Rosenfeld, Carrier to have at least 100 advisors

Student Council stopped accepting applications for its new advising initiative ULink Friday.

Student Council appointed third-year Daniel Rosenfeld and first-year Jason Carrier, both College students, as ULink Co-Chairs for the program’s first year.

“ULink is a new initiative by Student Council to create a peer academic advising program for students who wouldn’t already have peer mentors,” Rosenfeld said.

The program is intended to provide students with a peer advisor who can help them in ways that a faculty advisor could not.

The program aims to recruit students open to helping other students — “somebody that can help you on a more personal level with classes they may have taken,” Carrier said. “A faculty advisor isn’t going to tell you how good or bad a teacher is, or how hard a class is, but a peer advisor is someone with the personal experience to actually provide you with advice that a faculty advisor just cannot give.”
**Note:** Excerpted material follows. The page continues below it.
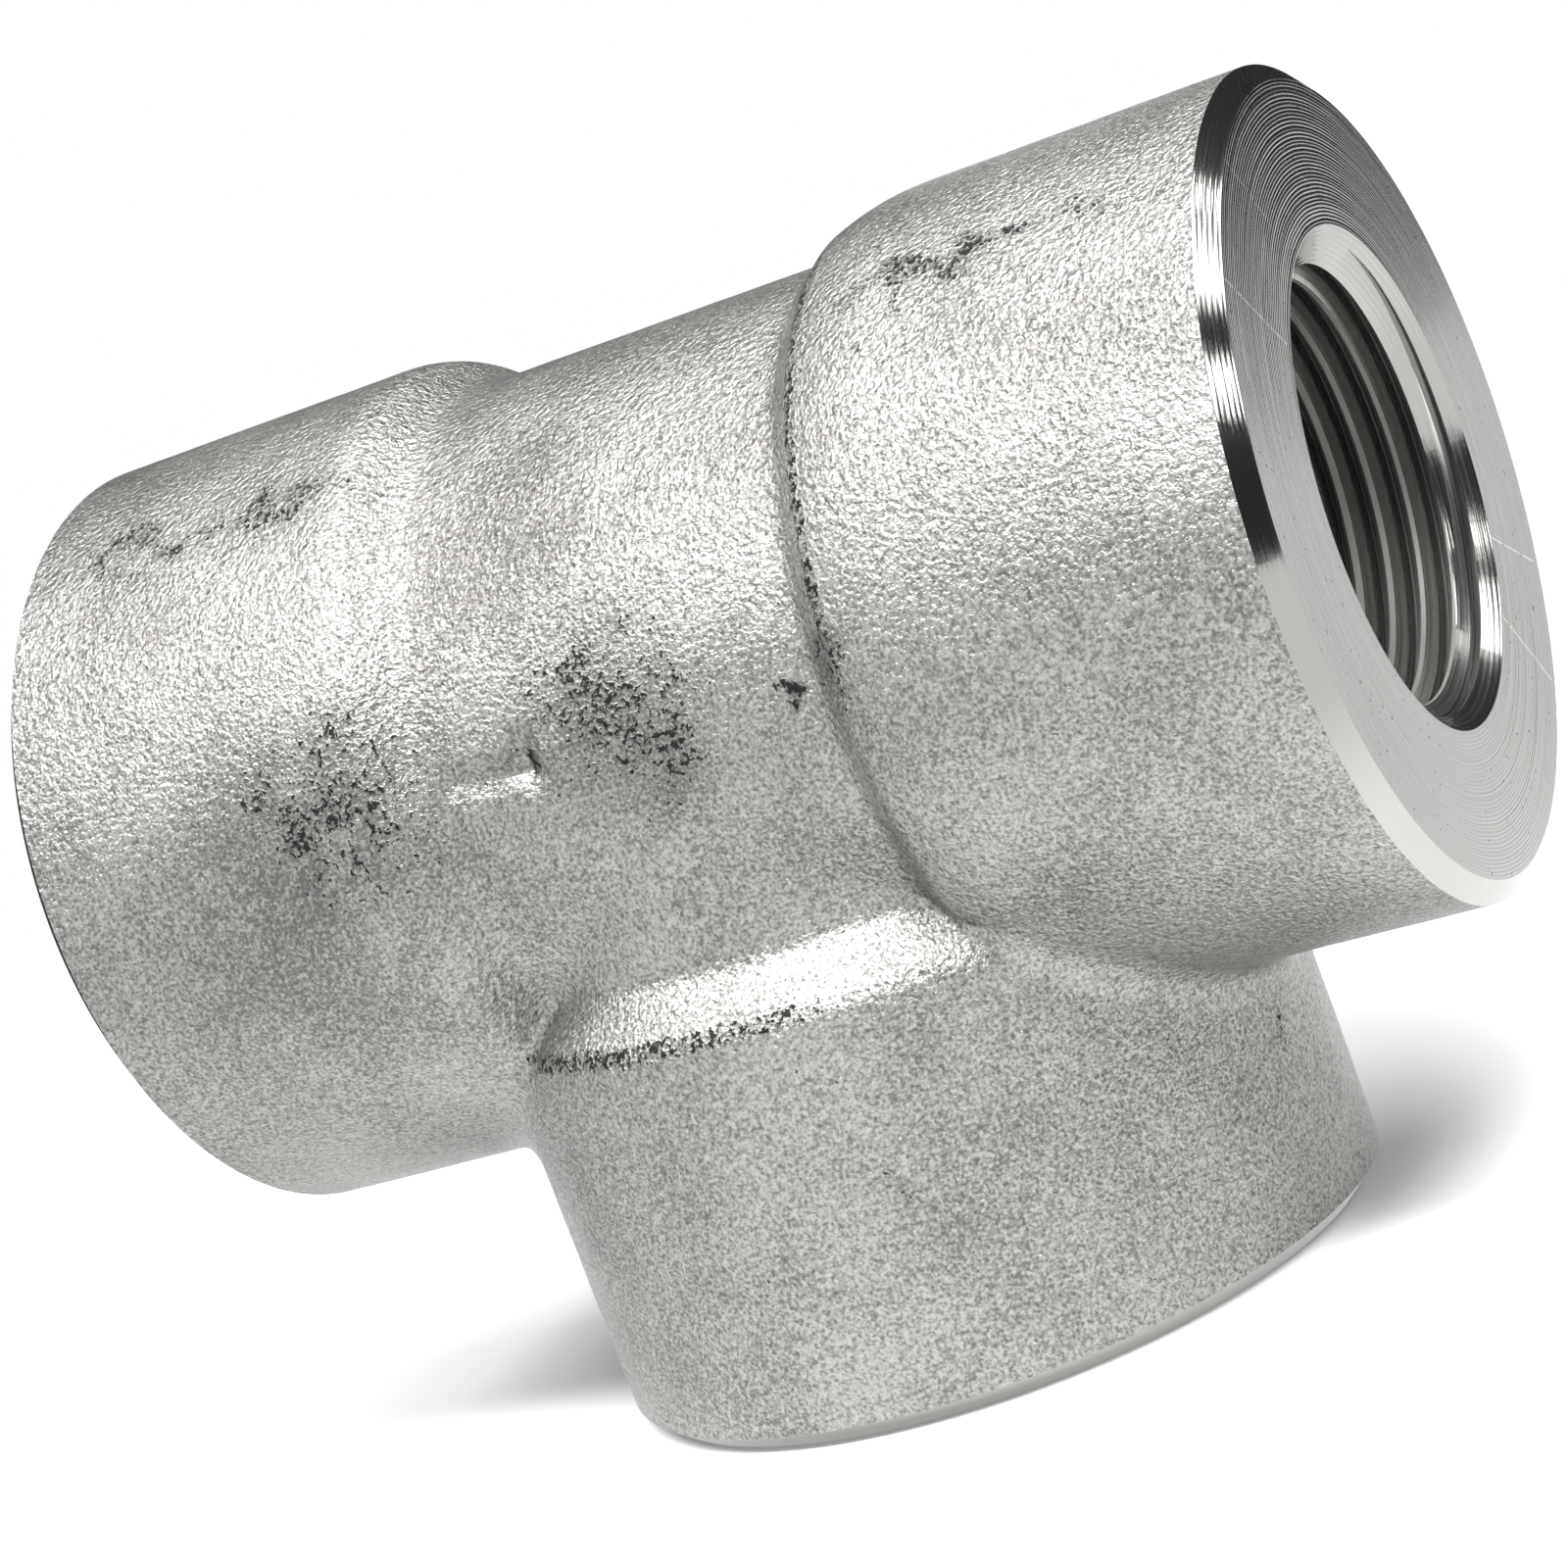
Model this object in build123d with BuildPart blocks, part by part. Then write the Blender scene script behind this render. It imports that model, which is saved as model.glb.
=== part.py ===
from build123d import *
from math import radians, sin, tan
import os

# Threaded tee, three quarter inch, class 3000: a one-piece forging, turned and tapped at its three ends.
# The run lies along X and the branch points down. The origin is the centre of the branch's end face.

# Ends: from the crossing of the axes to each machined face, and the bands that carry the threads
centre_to_end = 38.0
band_diameter = 46.0
run_band_length = 23.0
branch_band_length = 23.3

# Forged body between the run's bands and the neck that drops from it, each by its step down from the bands
body_step = 2.3
neck_step = 2.6

# Shoulders that climb to the bands: long and round on the run, with crisp edges on the branch
shoulder_angle = 39.0
run_crown_radius = 6.5
branch_crown_radius = 0.8
shoulder_foot_radius = 2.0

# Most of a shoulder's slope that its crown and its foot may take up, on thinner or smaller fittings
crown_share = 0.7
foot_share = 0.2

# Inside corner where the branch leaves the run, which has to stay tighter than the shoulders' feet
crotch_radius = 1.7
crotch_share = 0.9

# Turned edge round each end face
edge_chamfer_length = 1.1
edge_chamfer_angle = 48.0

# Ports: countersunk lead-in, bore drilled for the taper tap, drill cone and waterway
lead_in_diameter = 27.6
lead_in_angle = 45.0
tap_bore_diameter = 23.8
tap_bore_depth = 17.0
drill_cone_angle = 59.0
waterway_diameter = 21.0

band_radius = band_diameter / 2
body_radius = band_radius - body_step
neck_radius = band_radius - neck_step
lead_in_radius = lead_in_diameter / 2
tap_bore_radius = tap_bore_diameter / 2
waterway_radius = waterway_diameter / 2
end_face_radius = band_radius - edge_chamfer_length * tan(radians(edge_chamfer_angle))
chamfer_start = centre_to_end - edge_chamfer_length
lead_in_start = centre_to_end - (lead_in_radius - tap_bore_radius) / tan(radians(lead_in_angle))
tap_bore_end = centre_to_end - tap_bore_depth
drill_cone_end = tap_bore_end - (tap_bore_radius - waterway_radius) / tan(radians(drill_cone_angle))

# Each arm: the way it points, its barrel's radius behind the band, its band's length and crown radius
crossing = Vector(0, 0, centre_to_end)
arms = [
    (Vector(1, 0, 0), body_radius, run_band_length, run_crown_radius),
    (Vector(-1, 0, 0), body_radius, run_band_length, run_crown_radius),
    (Vector(0, 0, -1), neck_radius, branch_band_length, branch_crown_radius),
]

os.makedirs("parts", exist_ok=True)

with BuildPart() as tee_body:
    # Forged outside: half a lengthwise section of each arm, turned about that arm's axis
    for direction, barrel_radius, band_length, crown_radius in arms:
        rise = band_radius - barrel_radius
        crown = centre_to_end - band_length
        foot = crown - rise / tan(radians(shoulder_angle))
        slope_radius = rise / sin(radians(shoulder_angle)) / tan(radians(shoulder_angle / 2))
        with BuildSketch(Plane(crossing, x_dir=direction, z_dir=(0, -1, 0))):
            with BuildLine():
                Polyline(
                    (0, 0),
                    (0, barrel_radius),
                    (foot, barrel_radius),
                    (crown, band_radius),
                    (chamfer_start, band_radius),
                    (centre_to_end, end_face_radius),
                    (centre_to_end, 0),
                    close=True,
                )
            make_face()
            fillet(vertices().group_by(Axis.X)[2], min(crown_radius, crown_share * slope_radius))
            fillet(vertices().group_by(Axis.X)[1], min(shoulder_foot_radius, foot_share * slope_radius))
        revolve(axis=Axis(crossing, direction))

    # The die's rounding along each inside corner between run and branch, which has to roll through the feet
    fillet(edges(Select.NEW), min(crotch_radius, crotch_share * shoulder_foot_radius))

    # Ports and waterway, cut along each arm's axis as the countersink and the drill leave them
    for direction in [arm[0] for arm in arms]:
        with BuildSketch(Plane(crossing, x_dir=direction, z_dir=(0, -1, 0))):
            with BuildLine():
                Polyline(
                    (0, 0),
                    (0, waterway_radius),
                    (drill_cone_end, waterway_radius),
                    (tap_bore_end, tap_bore_radius),
                    (lead_in_start, tap_bore_radius),
                    (centre_to_end, lead_in_radius),
                    (centre_to_end, 0),
                    close=True,
                )
            make_face()
        revolve(axis=Axis(crossing, direction), mode=Mode.SUBTRACT)

tee_body.part.label = "tee_body"
export_step(tee_body.part, "parts/tee_body.step")
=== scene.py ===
import math

import bmesh
import bpy
from mathutils import Matrix, Vector, noise


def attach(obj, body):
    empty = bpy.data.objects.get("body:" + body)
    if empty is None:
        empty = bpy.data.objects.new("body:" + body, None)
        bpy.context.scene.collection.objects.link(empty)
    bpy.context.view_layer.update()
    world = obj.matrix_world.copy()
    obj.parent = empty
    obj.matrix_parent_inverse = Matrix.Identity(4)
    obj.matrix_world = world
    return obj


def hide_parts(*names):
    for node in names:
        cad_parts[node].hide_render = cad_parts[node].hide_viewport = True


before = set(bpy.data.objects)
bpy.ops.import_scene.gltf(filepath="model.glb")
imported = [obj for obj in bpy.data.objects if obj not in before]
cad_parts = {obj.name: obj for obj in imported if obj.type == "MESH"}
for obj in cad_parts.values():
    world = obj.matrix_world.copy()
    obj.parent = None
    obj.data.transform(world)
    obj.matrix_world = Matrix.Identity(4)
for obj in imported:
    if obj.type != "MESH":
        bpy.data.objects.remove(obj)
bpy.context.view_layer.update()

# The tee's own sizes in millimetres. Its mesh is built in millimetres and scaled once, at the end.
tee = {
    "centreToEnd": 38.0,
    "bandRadius": 23.0,
    "faceRadius": 21.78,
    "chamferLength": 1.1,
    "mouthRadius": 13.8,
    "boreRadius": 11.9,
    "boreDepth": 17.0,
    "waterwayRadius": 10.5,
    "drillConeAngle": 59.0,
}

# Each arm as a place: its own axis runs along X, out of the crossing of the three axes
crossing = Matrix.Translation((0, 0, tee["centreToEnd"]))
arms = {
    "right": crossing,
    "left": crossing @ Matrix.Rotation(math.pi, 4, "Z"),
    "branch": crossing @ Matrix.Rotation(math.pi / 2, 4, "Y"),
}


# Shader maths: a socket that adds and multiplies as a number does
class Term:
    def __init__(self, tree, out=None):
        self.tree = tree
        self.out = out

    def node(self, kind, values=None, output=0, **settings):
        # Any node: its settings first, then the values or links of its sockets
        made = self.tree.nodes.new(kind)
        for key, value in settings.items():
            setattr(made, key, value)
        for key, value in (values or {}).items():
            if isinstance(value, Term):
                self.tree.links.new(value.out, made.inputs[key])
            else:
                made.inputs[key].default_value = value
        return Term(self.tree, made.outputs[output])

    def math(self, operation, *others):
        return self.node("ShaderNodeMath", dict(enumerate((self, *others))), operation=operation)

    def reflected(self, operation, other):
        # The same with the other value first
        return self.node("ShaderNodeMath", {0: other, 1: self}, operation=operation)

    def __add__(self, other):
        return self.math("ADD", other)

    def __radd__(self, other):
        return self.reflected("ADD", other)

    def __sub__(self, other):
        return self.math("SUBTRACT", other)

    def __rsub__(self, other):
        return self.reflected("SUBTRACT", other)

    def __mul__(self, other):
        return self.math("MULTIPLY", other)

    def __rmul__(self, other):
        return self.reflected("MULTIPLY", other)

    def __truediv__(self, other):
        return self.math("DIVIDE", other)

    def __rtruediv__(self, other):
        return self.reflected("DIVIDE", other)

    def __pow__(self, other):
        return self.math("POWER", other)

    def __rpow__(self, other):
        return self.reflected("POWER", other)

    def vector(self, operation, *others, output=0):
        # Vector maths, with output 1 where the result is a number
        values = dict(enumerate((self, *others)))
        return self.node("ShaderNodeVectorMath", values, output, operation=operation)

    def step(self, low, high, start=0.0, end=1.0):
        # Smooth change from start to end as this goes from low to high
        values = {"Value": self, "From Min": low, "From Max": high, "To Min": start, "To Max": end}
        return self.node("ShaderNodeMapRange", values, interpolation_type="SMOOTHSTEP")

    def noise(self, size, detail=2.0, roughness=0.5, output=0):
        # A pattern whose lumps are about this size in metres
        values = {"Vector": self, "Scale": 1 / size, "Detail": detail, "Roughness": roughness}
        return self.node("ShaderNodeTexNoise", values, output)

    def mix(self, low, high):
        # A colour between two others, by this as the share
        low, high = [side if isinstance(side, Term) else (*side, 1) for side in (low, high)]
        return self.node("ShaderNodeMix", {0: self, 6: low, 7: high}, 2, data_type="RGBA")

    def parts(self):
        # The three coordinates of a place
        axes = self.node("ShaderNodeSeparateXYZ", {0: self}).out.node
        return [Term(self.tree, out) for out in axes.outputs]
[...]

Carrier said they received 78 applications for 5 Vice Chair spots, about 60 applications for coordinator spots and about 260 applications for advisors.

“We’re selecting about 50 or so from the College, and about 25 or so from Engineering,” Carrier said. “That number doesn’t include the 25 that we already have from Curry for the Kinesiology program, and we also have about 20 applicants from Nursing, and we will select about 10.”

Rosenfeld said they hope to have the decisions available by Wednesday.

The program will start in the fall of 2014, and will be available to first-year students who indicate their interest in having a peer advisor when filling out their Faculty Advisor Sheet.

“We cannot be big enough the first year to provide every incoming student with an advisor […] but this first year we’re hoping to advise around 700 to 800 students from the incoming first-year class,” Carrier said.

Carrier said advisors will differ across schools.

“We’re going to be able to provide every incoming Kinesiology major with a peer advisor, we’re going to be able to provide every incoming Nursing student with a peer advisor, but we’re only going to be able to provide 500 or so incoming College students with a peer advisor, and about 200 or so incoming Engineers.”

Those selected as advisors will attend a training session right before the beginning of classes in order to gain a better understanding of their school’s requirements and coursework, and also to learn ULink’s advisor Code of Conduct.

“We’re going to have a training day for the advisors in the fall, and then it’s sort of going to be up to the advisors to schedule meetings with their advisees at least before add/drop and before they pick classes for the spring,” Rosenfeld said. “And then meetings will be on sort of an ‘as needed’ basis.”

Carrier said the amount of interest and number of applications is exciting for them and shows ULink has a great deal of support from the student body.

“It’s really cool to see that we’re creating something that the students want,” Carrier said. “It really represents student self-governance, because we’re attempting to be an entirely student-run organization for peer advising.”